When the Union opened their 2017 campaign in Vancouver, one name stood out on the team sheet — and on the pitch.

There was a lot of weight on Derrick Jones’s shoulders. The young midfielder was the first Homegrown player signed by the Union out of their Academy. And he had forced his way into the starting lineup, paired with Haris Medunjanin in central midfield.

Jones looked up for it in his first outing, and he looked solid in the other seven matches he started that season — maybe save the Red Bulls match in June where he earned a straight red card. In that time, he also played for the United States in the U-20 World Cup.

Yet since a 90-minute outing on July 6, 2017, Jones has scraped together just seven MLS minutes for the Union — two in an inconsequential late-season match against Seattle, and five with the game well in hand against a nine-man New England side.

He’s been left out of the game-day 18 entirely in the Union’s last three matches, with journeyman midfielder Warren Creavalle preferred as defensive cover.

With the Union scuffling through the first part of the season, and Jones apparently a good distance for the first team, it’s worth asking the question: is it time to worry about Derrick Jones?

How he lost his place

A few factors cost Derrick Jones his place in the Union’s starting lineup.

One was a numbers crunch in midfield. Without a suitable No. 10 to start the season, Alejandro Bedoya played that role, opening the No. 8 for Jones. After that experiment failed, and some combination of Ilsinho and Roland Alberg took the attacking role, Bedoya displaced Jones.

Another was injury. Jones suffered a concussion in the midseason friendly against Swansea on July 15, missing two weeks before returning to play for Bethlehem.

And another was form.
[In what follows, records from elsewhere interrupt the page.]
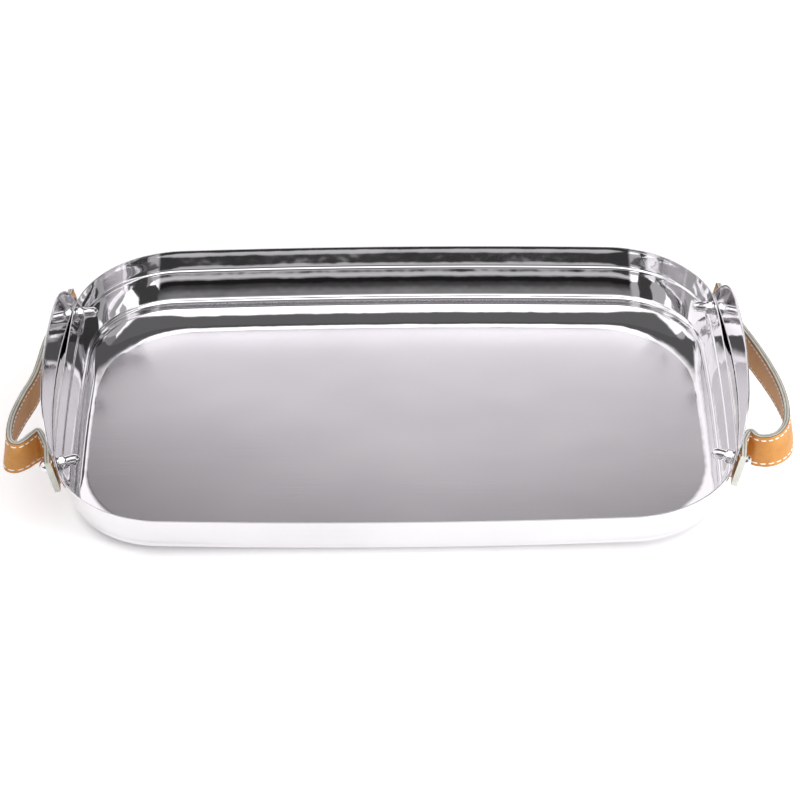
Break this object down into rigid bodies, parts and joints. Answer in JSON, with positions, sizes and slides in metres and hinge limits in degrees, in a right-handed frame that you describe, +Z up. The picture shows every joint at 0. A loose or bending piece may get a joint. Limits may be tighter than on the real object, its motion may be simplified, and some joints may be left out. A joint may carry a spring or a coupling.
{
  "type": "serving tray",
  "caption": "Polished steel serving tray with rounded corners, stepped wall, satin floor, raised end plates and bolted leather strap handles.",
  "frame": {"origin": "middle of the flat base, on the surface the tray rests on", "axes": "+X along the length towards the right handle, +Y towards the back long side, +Z up"},
  "size_m": [0.5525, 0.325, 0.078],
  "materials": {
    "polished_steel": "mirror polished walls, satin brushed floor",
    "plate_steel": "mirror polished",
    "fastener_chrome": "polished",
    "leather": "vegetable tanned, raw edges, white saddle stitching"
  },
  "bodies": {
    "root": {"tray_body": "polished_steel", "left_end_plate": "plate_steel", "left_tabs_outer": "leather", "left_tabs_lining": "leather", "left_screws": "fastener_chrome", "left_washers": "fastener_chrome", "left_acorn_nuts": "fastener_chrome", "right_end_plate": "plate_steel", "right_tabs_outer": "leather", "right_tabs_lining": "leather", "right_screws": "fastener_chrome", "right_washers": "fastener_chrome", "right_acorn_nuts": "fastener_chrome"},
    "left_handle": {"left_strap_outer": "leather", "left_strap_lining": "leather"},
    "right_handle": {"right_strap_outer": "leather", "right_strap_lining": "leather"}
  },
  "joints": [
    {"name": "left_handle_flex", "type": "hinge", "parent": "root", "child": "left_handle", "pos_m": [-0.2425, 0, 0.0405], "axis": [0, 1, 0], "range_deg": [-20, 20], "stiffness_Nm_per_rad": 0.6},
    {"name": "right_handle_flex", "type": "hinge", "parent": "root", "child": "right_handle", "pos_m": [0.2425, 0, 0.0405], "axis": [0, -1, 0], "range_deg": [-20, 20], "stiffness_Nm_per_rad": 0.6}
  ]
}
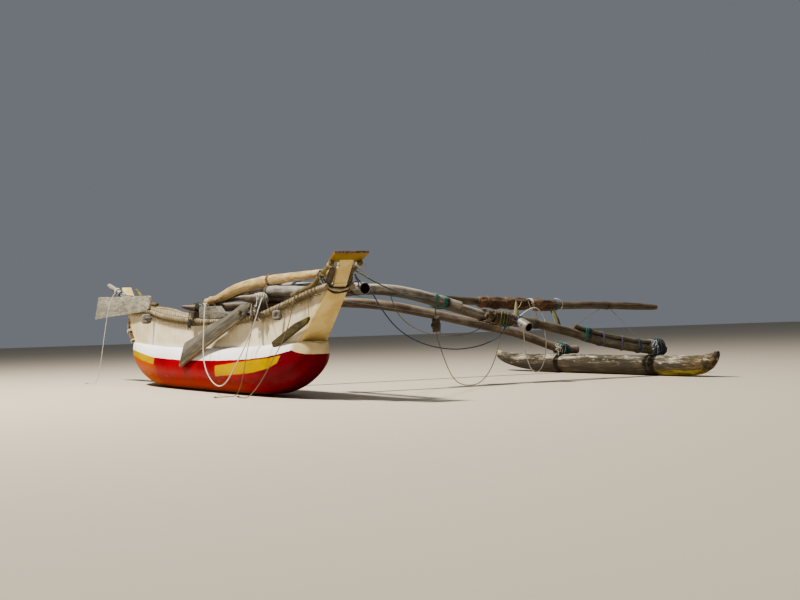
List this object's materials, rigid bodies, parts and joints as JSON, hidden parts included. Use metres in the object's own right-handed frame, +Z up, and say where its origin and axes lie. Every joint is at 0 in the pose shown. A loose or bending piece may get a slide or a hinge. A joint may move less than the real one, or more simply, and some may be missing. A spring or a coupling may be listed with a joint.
{
  "type": "outrigger canoe",
  "caption": "Beached sewn-plank outrigger canoe: hollowed log hull, plank sides, two lashed booms, a log float and stowed spars and boards.",
  "frame": {"origin": "on the ground, under the middle of the box round the hull, float, booms and stowed gear", "axes": "+X along the hull towards the bow, +Y across to the float, +Z up"},
  "size_m": [8.685, 5.7508, 1.3961],
  "materials": {
    "red_paint": "gloss",
    "cream_paint": "satin",
    "tan_paint": "satin",
    "ochre_paint": "satin",
    "grey_wood": "matte",
    "brown_wood": "matte",
    "pale_wood": "satin",
    "olive_wood": "matte",
    "coir_rope": "matte",
    "dark_rope": "matte",
    "teal_rope": "matte",
    "white_rope": "matte",
    "brown_cloth": "matte",
    "white_pipe": "matte"
  },
  "bodies": {
    "canoe": {"hull_log": "red_paint", "crossbeam_stern": "grey_wood", "crossbeam_middle": "grey_wood", "crossbeam_bow": "grey_wood", "washstrake_near": "cream_paint", "washstrake_far": "cream_paint", "gunwale_rail_near": "grey_wood", "gunwale_rail_far": "grey_wood", "stem_plate_bow": "tan_paint", "stem_plate_stern": "tan_paint", "cap_board_bow": "ochre_paint", "horn_bow_far": "olive_wood", "horn_bow_near": "olive_wood", "horn_stern_far": "olive_wood", "horn_stern_near": "olive_wood", "boom_chock_bow": "brown_wood", "boom_chock_aft": "brown_wood", "boom_bow_inner": "grey_wood", "boom_bow_middle": "grey_wood", "boom_bow_outer": "brown_wood", "boom_bow_rider": "grey_wood", "boom_aft": "brown_wood", "outrigger_float": "grey_wood", "head_pipe": "grey_wood", "joint_pipe": "white_pipe", "stowed_pole_near": "grey_wood", "stowed_pole_far": "brown_wood", "curved_spar": "pale_wood", "furled_spar": "brown_wood", "furled_cloth": "brown_cloth", "boom_peg": "olive_wood", "spar_strut": "olive_wood", "side_board_peg": "brown_wood", "split_block": "grey_wood", "loose_board": "olive_wood", "steering_blade": "grey_wood", "stern_pole": "pale_wood", "stern_fender": "coir_rope", "hanging_block": "brown_wood", "rope_ring": "coir_rope", "bored_float": "white_pipe", "lashing_bow_butt": "coir_rope", "lashing_aft_butt": "white_rope", "lashing_spar": "teal_rope", "lashing_joint": "coir_rope", "lashing_float_bow": "dark_rope", "lashing_float_aft": "dark_rope", "lashing_head": "dark_rope", "rope_near_loop": "white_rope", "rope_near_drop": "coir_rope", "rope_near_line": "coir_rope", "rope_stern_drop": "white_rope", "rope_head_sag": "dark_rope", "rope_boom_sag": "coir_rope", "rope_block_drop": "coir_rope", "rope_joint_loop": "white_rope"},
    "side_board": {"side_board": "grey_wood"}
  },
  "joints": [
    {"name": "side_board_swing", "type": "hinge", "parent": "canoe", "child": "side_board", "pos_m": [1.95751, -2.58553, 0.87355], "axis": [0, -0.9763, 0.2164], "range_deg": [-5, 70]}
  ]
}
It’s fair to say that Jones didn’t quite look the part in his June outings after a hot start — maybe a step off the pace, maybe not quite in the right places, maybe not as secure in his touches.

What’s Jim Curtin said on the matter? In a piece last September by Dave Zeitlin, Curtin said that “like a lot of young players […] we saw a little bit of a dip in form” from Jones. That dip in form, Curtin thought, was “a little bit of everything[.] There’s the technical part, the tactical part, the psychological part of what it means to be a pro.”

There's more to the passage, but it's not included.